- **GIVEN EXERCISE**:
Print verbatim the opening line of the material and every subsequent line through the one containing "material, with its".

- - -

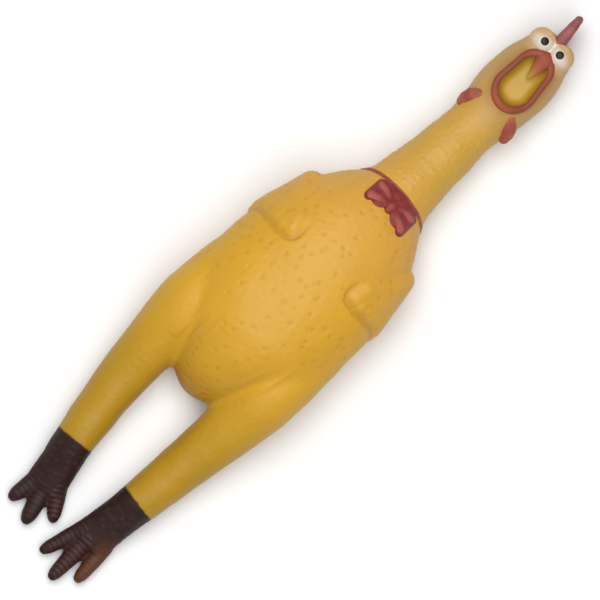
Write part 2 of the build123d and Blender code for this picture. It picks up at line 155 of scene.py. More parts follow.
class Recipe:
    """One material, with its Principled shader ready."""

    def __init__(self, name):
        self.material = bpy.data.materials.new(name)
        self.material.use_nodes = True
        self.tree = self.material.node_tree
        self.shader = self.tree.nodes["Principled BSDF"]

    def node(self, kind, settings, inputs, output=0):
        """Any node: its settings come first, then the values or links of its sockets."""
        made = self.tree.nodes.new(kind)
        for name, setting in settings.items():
            setattr(made, name, setting)
        for name, value in inputs.items():
            self.feed(made.inputs[name], value)
        return Value(self, made.outputs[output])

    def feed(self, socket, value):
        if isinstance(value, Value):
            self.tree.links.new(value.socket, socket)
        else:
            socket.default_value = value

    def rest(self):
        """Where the point is when the toy lies still, in metres."""
        return self.node("ShaderNodeAttribute", {"attribute_name": "rest"}, {}, "Vector")

    def spot(self, name):
        """A number that the mesh keeps for each point."""
        return self.node("ShaderNodeAttribute", {"attribute_name": name}, {}, "Fac")

    def axes(self, place):
        """x, y and z of a place, in millimetres."""
        apart = [self.node("ShaderNodeSeparateXYZ", {}, {0: place}, axis) for axis in range(3)]
        return [value / MM for value in apart]

    def cloud(self, place, grain_mm, detail=2.0):
        """Soft random patches of about that size, from 0 to 1."""
        inputs = {"Vector": place, "Scale": 1 / (grain_mm * MM), "Detail": detail, "Roughness": 0.55}
        return self.node("ShaderNodeTexNoise", {}, inputs, 0)

    def fade(self, value, low, high):
        """0 below low and 1 above high, smooth between them."""
        inputs = {"Value": value, "From Min": low, "From Max": high}
        return self.node("ShaderNodeMapRange", {"interpolation_type": "SMOOTHSTEP"}, inputs, 0)

    def blend(self, amount, under, over):
        """One colour over another."""
        inputs = {"Factor": amount, 6: under, 7: over}
        return self.node("ShaderNodeMix", {"data_type": "RGBA"}, inputs, 2)

    def tint(self, colour, amount):
        """The colour made lighter or darker by a number about 1."""
        inputs = {0: colour if isinstance(colour, Value) else colour[:3], 3: amount}
        return self.node("ShaderNodeVectorMath", {"operation": "SCALE"}, inputs, 0)

    def finish(self, colour, roughness, height=None, depth_mm=0.3, specular=0.5):
        """Sets the shader: colour, roughness and the surface's fine relief."""
        self.feed(self.shader.inputs["Base Color"], colour)
        self.feed(self.shader.inputs["Roughness"], roughness)
        self.shader.inputs["Specular IOR Level"].default_value = specular
        if height is not None:
            relief = {"Height": height, "Distance": depth_mm * MM, "Strength": 1.0}
            self.feed(self.shader.inputs["Normal"], self.node("ShaderNodeBump", {}, relief))
        return self.material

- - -

- **RESULT OF THIS TASK**:
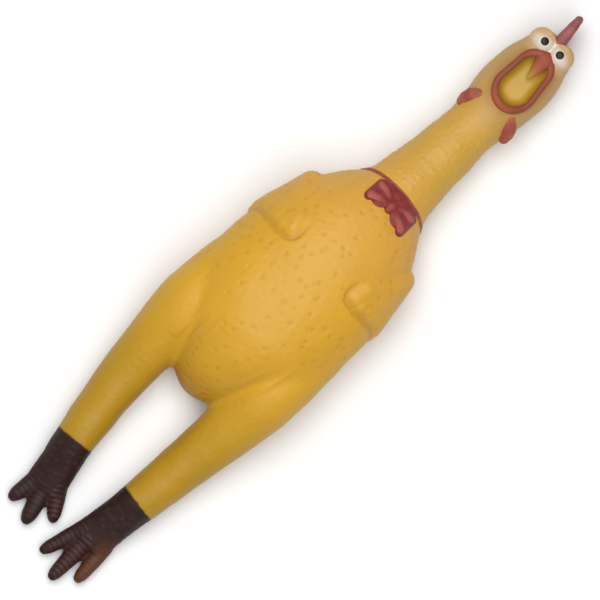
Write part 2 of the build123d and Blender code for this picture. It picks up at line 155 of scene.py. More parts follow.
class Recipe:
    """One material, with its Principled shader ready."""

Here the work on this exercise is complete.